Good afternoon and thank you for letting me ask a question. I wanted to pivot to the real estate operations. I noted that in your comments you highlighted the fact that you're benefiting in part from mark-to-market adjustments in the value of the real estate operations. And if I look at the schedule of what you own, the Florida real estate market as you well know is on fire. And I'm just curious about your buy sell and hold decision-making process as it relates to some of these properties. So the Tierra Verde Marina property that you bought in 2011 has to be worth substantially more than what your cost is. So just looking for some perspective on that?

Yeah, it's Mark. I'll respond to part of that question. Regarding the mark-to-market, we are not reflecting that in the numbers you see. We have some properties with a significant difference between their book value and their appraised value, not to mention their potential market worth. There is a considerable gap that is not represented anywhere. We are unable to conduct any mark-to-market adjustments like we could with equities or fixed-term securities. Previously, we mentioned around $30 million of unrealized gains. We sold one property, realizing a $44 million gain, and we still likely have about $30 million in unrealized gains remaining. This is part of our long-term real estate strategy focused on capital appreciation, which we have successfully pursued in the past and plan to continue doing. However, there are hidden assets on the balance sheet that we cannot leverage for mark-to-market opportunities.

Speaker 7

Thanks. And then just pivoting back to TypTap. You talked about the rollout into new states. And I know you just had a call on this. But if you just give us perspective on how you're approaching pricing for the new states, how you're developing pricing? Any background on that would be helpful.

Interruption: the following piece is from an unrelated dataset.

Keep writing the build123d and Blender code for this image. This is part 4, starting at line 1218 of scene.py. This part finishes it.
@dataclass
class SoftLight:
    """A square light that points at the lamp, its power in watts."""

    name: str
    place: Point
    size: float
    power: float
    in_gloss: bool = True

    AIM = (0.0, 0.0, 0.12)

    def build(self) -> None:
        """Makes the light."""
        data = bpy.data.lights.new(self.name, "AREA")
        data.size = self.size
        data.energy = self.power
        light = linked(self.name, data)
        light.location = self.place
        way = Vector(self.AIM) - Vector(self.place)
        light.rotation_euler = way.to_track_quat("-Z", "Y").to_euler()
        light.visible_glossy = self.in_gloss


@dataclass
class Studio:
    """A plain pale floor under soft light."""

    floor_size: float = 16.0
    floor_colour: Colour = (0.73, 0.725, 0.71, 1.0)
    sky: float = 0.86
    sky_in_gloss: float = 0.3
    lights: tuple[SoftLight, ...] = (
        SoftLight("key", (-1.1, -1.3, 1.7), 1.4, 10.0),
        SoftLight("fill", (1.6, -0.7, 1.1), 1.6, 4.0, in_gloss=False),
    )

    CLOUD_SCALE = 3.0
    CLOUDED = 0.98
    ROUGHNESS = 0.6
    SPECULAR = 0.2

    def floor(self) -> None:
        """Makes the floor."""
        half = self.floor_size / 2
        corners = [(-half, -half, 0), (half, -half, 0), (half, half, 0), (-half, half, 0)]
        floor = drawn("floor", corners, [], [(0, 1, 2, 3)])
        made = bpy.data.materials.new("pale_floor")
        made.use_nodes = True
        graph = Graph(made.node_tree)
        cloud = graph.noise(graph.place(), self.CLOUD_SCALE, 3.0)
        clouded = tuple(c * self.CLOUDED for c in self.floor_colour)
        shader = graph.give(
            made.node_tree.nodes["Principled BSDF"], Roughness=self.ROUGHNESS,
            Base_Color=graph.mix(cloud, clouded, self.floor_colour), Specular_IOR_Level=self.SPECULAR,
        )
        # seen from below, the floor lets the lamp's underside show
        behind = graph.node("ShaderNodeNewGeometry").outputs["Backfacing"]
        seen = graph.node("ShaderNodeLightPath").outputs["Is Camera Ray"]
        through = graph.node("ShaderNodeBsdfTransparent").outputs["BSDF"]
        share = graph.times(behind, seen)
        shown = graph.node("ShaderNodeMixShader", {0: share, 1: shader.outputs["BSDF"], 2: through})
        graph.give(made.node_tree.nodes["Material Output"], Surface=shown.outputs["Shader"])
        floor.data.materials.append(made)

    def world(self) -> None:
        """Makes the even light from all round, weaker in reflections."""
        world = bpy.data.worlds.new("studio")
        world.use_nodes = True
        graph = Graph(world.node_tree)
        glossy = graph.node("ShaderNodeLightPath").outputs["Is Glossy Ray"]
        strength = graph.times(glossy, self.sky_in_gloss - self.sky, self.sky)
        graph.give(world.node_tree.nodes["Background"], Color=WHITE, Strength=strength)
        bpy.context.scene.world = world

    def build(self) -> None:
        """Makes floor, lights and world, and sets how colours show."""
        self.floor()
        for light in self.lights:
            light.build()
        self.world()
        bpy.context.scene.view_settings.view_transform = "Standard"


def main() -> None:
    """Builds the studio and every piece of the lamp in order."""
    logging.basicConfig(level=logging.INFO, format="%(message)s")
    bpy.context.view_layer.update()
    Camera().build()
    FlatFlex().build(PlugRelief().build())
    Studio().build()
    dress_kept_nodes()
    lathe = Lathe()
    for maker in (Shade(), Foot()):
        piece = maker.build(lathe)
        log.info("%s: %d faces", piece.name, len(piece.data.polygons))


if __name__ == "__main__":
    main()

Absolutely, Mark. I apologize, Greg. I'm experiencing a moment here. So, the way we develop pricing involves entering admitted markets, which means we have access to a lot of data on the existing carriers in each of these states. Generally, we analyze the top ten carriers in any given state to understand their pricing structures. From there, we aim to create pricing that is competitive, modeling ourselves after a few key competitors. Essentially, our pricing is designed to be in line with the market or slightly more competitive. It’s necessary to approach this on a state-by-state basis to understand the specifics. Naturally, at this stage, we must handle the rate and form filings and work with the regulators in each state to ensure our rates and forms are filed and approved appropriately. It's quite a complex process, and while I’m simplifying it, there are many dedicated individuals who invest a significant amount of time in each state to get it launched.

Speaker 7

Make sense. Anyways well thanks for letting me ask the questions.

Thank you.

Operator

And there are no further questions at this time. This concludes our question-and-answer session. I would now like to turn the call back over to Rachel Swansiger who has a few closing remarks.

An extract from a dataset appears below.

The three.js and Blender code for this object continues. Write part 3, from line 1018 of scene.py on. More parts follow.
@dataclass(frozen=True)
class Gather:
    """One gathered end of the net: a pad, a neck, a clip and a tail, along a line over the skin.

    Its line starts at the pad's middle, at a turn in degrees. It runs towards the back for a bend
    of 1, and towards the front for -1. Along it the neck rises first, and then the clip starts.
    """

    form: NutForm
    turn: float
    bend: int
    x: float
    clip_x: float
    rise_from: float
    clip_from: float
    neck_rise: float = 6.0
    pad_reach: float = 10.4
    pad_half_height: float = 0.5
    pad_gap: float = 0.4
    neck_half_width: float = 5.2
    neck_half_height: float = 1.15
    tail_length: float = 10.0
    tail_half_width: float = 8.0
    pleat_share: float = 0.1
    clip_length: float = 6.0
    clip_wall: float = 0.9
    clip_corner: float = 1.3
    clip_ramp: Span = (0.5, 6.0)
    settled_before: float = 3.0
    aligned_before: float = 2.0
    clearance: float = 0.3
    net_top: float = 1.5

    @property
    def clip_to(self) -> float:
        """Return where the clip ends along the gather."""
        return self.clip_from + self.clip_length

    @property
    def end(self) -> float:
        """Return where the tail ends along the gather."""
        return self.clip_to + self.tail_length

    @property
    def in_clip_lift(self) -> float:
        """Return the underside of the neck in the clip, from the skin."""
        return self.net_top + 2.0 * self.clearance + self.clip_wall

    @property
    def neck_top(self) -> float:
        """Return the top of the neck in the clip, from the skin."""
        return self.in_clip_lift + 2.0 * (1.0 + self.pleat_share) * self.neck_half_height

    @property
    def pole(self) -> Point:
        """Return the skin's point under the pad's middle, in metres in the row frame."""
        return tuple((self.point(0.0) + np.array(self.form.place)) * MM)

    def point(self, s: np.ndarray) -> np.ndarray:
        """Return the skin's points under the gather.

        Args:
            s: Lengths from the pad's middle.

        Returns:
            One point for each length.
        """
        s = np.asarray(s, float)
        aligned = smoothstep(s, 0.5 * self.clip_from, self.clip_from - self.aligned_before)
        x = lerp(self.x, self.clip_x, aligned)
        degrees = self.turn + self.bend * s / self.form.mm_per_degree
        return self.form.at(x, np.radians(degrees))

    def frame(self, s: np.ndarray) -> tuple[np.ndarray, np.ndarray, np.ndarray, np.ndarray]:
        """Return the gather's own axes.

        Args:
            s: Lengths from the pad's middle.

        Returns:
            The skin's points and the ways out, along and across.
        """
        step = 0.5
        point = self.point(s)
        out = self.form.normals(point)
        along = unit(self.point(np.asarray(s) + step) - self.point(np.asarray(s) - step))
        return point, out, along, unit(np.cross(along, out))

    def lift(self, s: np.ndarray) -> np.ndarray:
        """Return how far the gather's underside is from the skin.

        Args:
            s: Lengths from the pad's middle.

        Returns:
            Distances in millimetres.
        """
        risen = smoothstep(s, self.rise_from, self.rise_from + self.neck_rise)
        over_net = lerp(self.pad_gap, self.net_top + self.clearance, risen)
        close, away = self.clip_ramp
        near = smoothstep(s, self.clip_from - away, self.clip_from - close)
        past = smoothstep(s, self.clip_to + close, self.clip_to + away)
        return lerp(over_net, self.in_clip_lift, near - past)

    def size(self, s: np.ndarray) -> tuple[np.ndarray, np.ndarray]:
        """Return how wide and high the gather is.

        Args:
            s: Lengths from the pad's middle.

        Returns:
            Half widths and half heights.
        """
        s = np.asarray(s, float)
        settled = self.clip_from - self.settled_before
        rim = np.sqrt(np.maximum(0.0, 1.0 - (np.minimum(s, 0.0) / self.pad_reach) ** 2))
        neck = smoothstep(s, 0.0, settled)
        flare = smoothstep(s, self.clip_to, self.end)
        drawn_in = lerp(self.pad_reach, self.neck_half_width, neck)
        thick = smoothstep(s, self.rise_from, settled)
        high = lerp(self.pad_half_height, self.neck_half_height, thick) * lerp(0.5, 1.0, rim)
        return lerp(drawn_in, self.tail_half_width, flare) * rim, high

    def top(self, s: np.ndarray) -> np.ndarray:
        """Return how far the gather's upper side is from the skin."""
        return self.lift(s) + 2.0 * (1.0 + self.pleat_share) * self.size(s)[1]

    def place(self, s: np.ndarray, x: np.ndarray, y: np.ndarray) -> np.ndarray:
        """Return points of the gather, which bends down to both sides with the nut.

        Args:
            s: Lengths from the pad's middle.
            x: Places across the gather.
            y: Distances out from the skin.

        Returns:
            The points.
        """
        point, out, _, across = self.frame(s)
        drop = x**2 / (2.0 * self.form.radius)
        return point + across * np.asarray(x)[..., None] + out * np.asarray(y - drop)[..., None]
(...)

Rachel Swansiger Head of Investor Relations

On behalf of the entire management team, I would like to thank our shareholders, employees, agents and most importantly our policyholders for their continued support. We look forward to updating you on our progress in the near future. Thank you for joining us today for our presentation. This concludes today's call. You may now disconnect.

Operator

Thank you for joining us today for our presentation. This concludes the call. You may now disconnect.